The visit to Damascus by Annan, a former U.N. Secretary-General, is the centerpiece of a high-profile international attempt to find a solution to the worsening conflict amid sharp divisions among world powers and Arab countries over how to deal with the crisis.

On Saturday, Annan met leaders of some Damascus-based opposition groups, including Hassan Abdul Azim, General Coordinator of the National Coordination Committee for Democratic Change; Abdel Aziz al-Khair, a member of the National Coordinating Body for Democratic Change; Louay Hussein, head of the recently-formed opposition Trend for Building the Syrian State; and former opposition parliamentarian Riad Seif.

Following his 50-minute meeting with Annan, Azim told CBS News that that "any negotiation for a transitional stage demands first of all a ceasefire, end of violence, and the release of detainees."

The prominent opposition figure added that there "could be no negotiations under violence."

Azim said his delegation had asked Annan to coordinate with the Arab League. "We thanked him for his efforts and told him that the crisis is complicated and has already got into dangerous stages that threaten the unity of the country," he said.
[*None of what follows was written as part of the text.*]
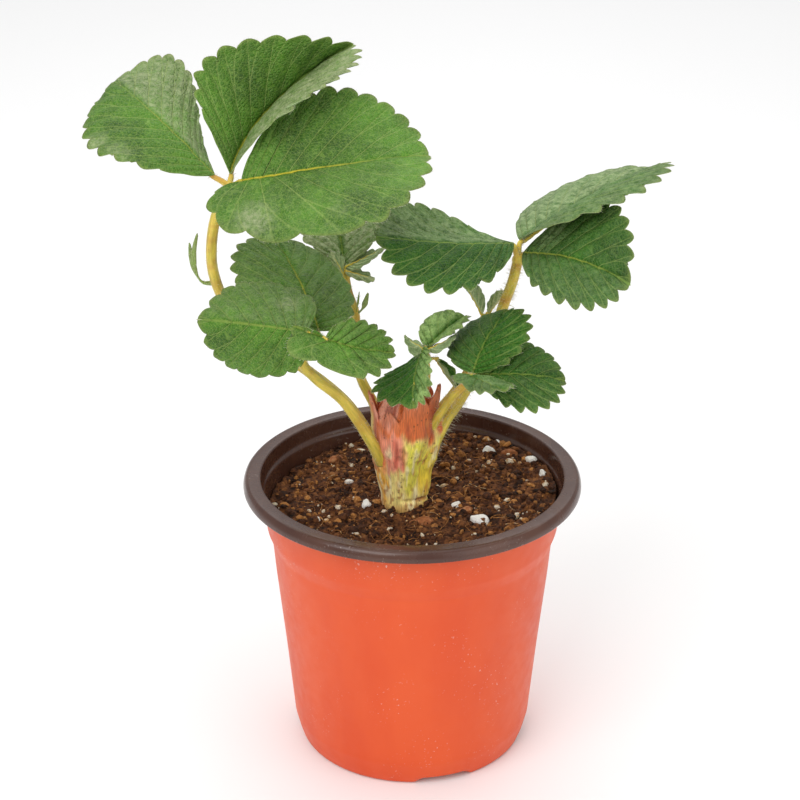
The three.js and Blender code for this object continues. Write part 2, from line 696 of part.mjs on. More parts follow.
let soil = soilBody();
const hole = new THREE.CylinderGeometry(...CROWN_HOLE, 40, CROWN_SIDES);
hole.rotateX(Math.PI / 2);
hole.translate(CROWN_X, CROWN_Y, CROWN_FOOT - 1 - GAP + 20);
soil = soil.subtract(toSolid(hole));
const loose = [
  ...PERLITE.map((bit, i) => [`perlite_granule_${i + 1}`, bit, 11 + i, colours.perlite]),
  ...BARK.map((bit, i) => [`bark_chip_${i + 1}`, bit, 41 + i, colours.bark]),
];
for (const [, bit, seed] of loose) soil = soil.subtract(lump(bit, seed, GAP + 0.05));
add('soil', soil, colours.soil);
for (const [name, bit, seed, material] of loose) add(name, lump(bit, seed), material);

let crown = crownBody();
for (const scale of SCALES) crown = crown.add(crownScale(scale));
for (const leaf of Object.values(LEAVES)) crown = crown.subtract(socketOf(leaf));
add('crown', crown, colours.crown);

for (const [letter, leaf] of Object.entries(LEAVES)) {
  add(`leaf_${letter}_stalk`, stalkOf(leaf), colours.stalk);
  add(`leaf_${letter}_leaflets`, bladesOf(leaf), colours.leaf);
}

// centre the part on its own box and stand it on z = 0
plant.updateMatrixWorld(true);
const box = new THREE.Box3().setFromObject(plant, true);
plant.position.set(-(box.min.x + box.max.x) / 2, -(box.min.y + box.max.y) / 2, -box.min.z);

export default plant;
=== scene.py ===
"""The looks of a potted young strawberry plant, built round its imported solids.
Shapes are worked out in millimetres from the pot's axis and the plane that it stands on."""
import functools

import bpy
import numpy as np
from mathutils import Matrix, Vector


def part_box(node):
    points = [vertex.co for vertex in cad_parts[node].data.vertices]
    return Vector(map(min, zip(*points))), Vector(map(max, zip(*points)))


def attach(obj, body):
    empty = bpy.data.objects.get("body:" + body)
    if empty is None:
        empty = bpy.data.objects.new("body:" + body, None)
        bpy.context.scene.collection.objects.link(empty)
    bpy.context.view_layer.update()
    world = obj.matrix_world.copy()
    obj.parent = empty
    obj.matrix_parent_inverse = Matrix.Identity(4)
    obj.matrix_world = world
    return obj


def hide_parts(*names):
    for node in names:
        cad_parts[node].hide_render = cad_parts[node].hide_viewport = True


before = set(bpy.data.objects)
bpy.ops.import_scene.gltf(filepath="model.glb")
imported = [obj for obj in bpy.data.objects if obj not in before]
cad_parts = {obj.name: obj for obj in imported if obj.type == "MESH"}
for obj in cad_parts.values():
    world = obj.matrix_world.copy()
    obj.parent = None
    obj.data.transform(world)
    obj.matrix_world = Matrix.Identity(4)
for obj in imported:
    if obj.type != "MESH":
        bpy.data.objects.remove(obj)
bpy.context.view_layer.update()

MM = 0.001
POT_LOW, POT_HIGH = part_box("pot")
POT_AXIS = np.array([(POT_LOW[0] + POT_HIGH[0]) / 2, (POT_LOW[1] + POT_HIGH[1]) / 2, 0.0]) / MM
DEGREE = np.pi / 180

# ---- camera: a 90 mm lens, 0.7 m from the plant, looking down at it
VIEW_PITCH = 24.54 * DEGREE
VIEW_DISTANCE = 699.5
VIEW_CENTRE = np.array([-4.35, 0.0, 132.1])
LENS = 90.0
SENSOR = 36.0
FLOOR_SIZE = 6.0  # metres from its middle to its edge
FLOOR_DROP = 0.0003  # metres below the pot's foot
SKY_STRENGTH = 0.55
LAMPS = (  # name, place, what it points at, size in metres, watts
    ("key_softbox", (-420, -620, 760), (0, 0, 130), 0.7, 4.9),
    ("fill_softbox", (560, -520, 420), (0, 0, 130), 0.7, 1.5),
    ("top_softbox", (60, 160, 900), (0, 0, 130), 0.9, 2.2),
    ("floor_softbox", (0, 1100, 1100), (0, 1080, 0), 1.5, 6.5))

# ---- pot, as in the part's source
POT_SIDES = 360
POT_HEIGHT = 104.0
FLOOR = 3.6
WALL = 1.1
FOOT_INNER = 38.2
FOOT_OUTER = 41.0
MOUTH_RADIUS = 53.8
ARCH_HEIGHT = 2.4
ARCHES = ((16, 30), (82, 30), (148, 30), (-146, 30), (-96, 24))
DRAIN_HOLES = 6
DRAIN_RADIUS = 3.5
DRAIN_CIRCLE = 28.0
DRAIN_SIDES = 28
CORNER_CUT = 0.9
AXIS_RADIUS = 0.6  # how near to its axis a turned body's end starts
OUTER_WALL = [(FOOT_OUTER, 0), (42.1, 3.4), (43.5, 9), (43.6, 10.5), (46.1, 37.8), (49.2, 68), (50.2, 80),
              (52, 85), (53.4, 98), (54.6, 102.6)]
LIP = [(58.9, 102.6), (59.1, 100), (60, 100), (60, 101.6), (59.4, 103.2), (58.4, POT_HEIGHT),
       (MOUTH_RADIUS, POT_HEIGHT)]
INNER_WALL = [(MOUTH_RADIUS - 0.4, 98.6), (52.3, 97.4), (50.9, 85), (49.1, 80), (45, 37.8),
              (42.2, FLOOR + WALL)]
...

Khair said he believes Annan is seeking to avoid any possible militarization or intervention into Syrian affairs. "The main challenge for Annan in this regard is to push the (Assad) regime to ceasefire, address the military aspects, and after that providing the relief needed by the Syrian people . . . and then comes the process of securing the necessary needs for launching a political process."

Annan has distanced himself from military intervention, as did the opposition members, agreeing that an armed conflict would only worsen the predicament of civilians.

The United Nations said more than 7,500 have died in the past year, and at least one activist group said more than 9,000 people have been killed.

The Syrian regime has insisted it is not killing dissidents but rather armed thugs who they say are responsible for killing thousands. It said in December that "terrorists" had killed more than 2,000 soldiers and police.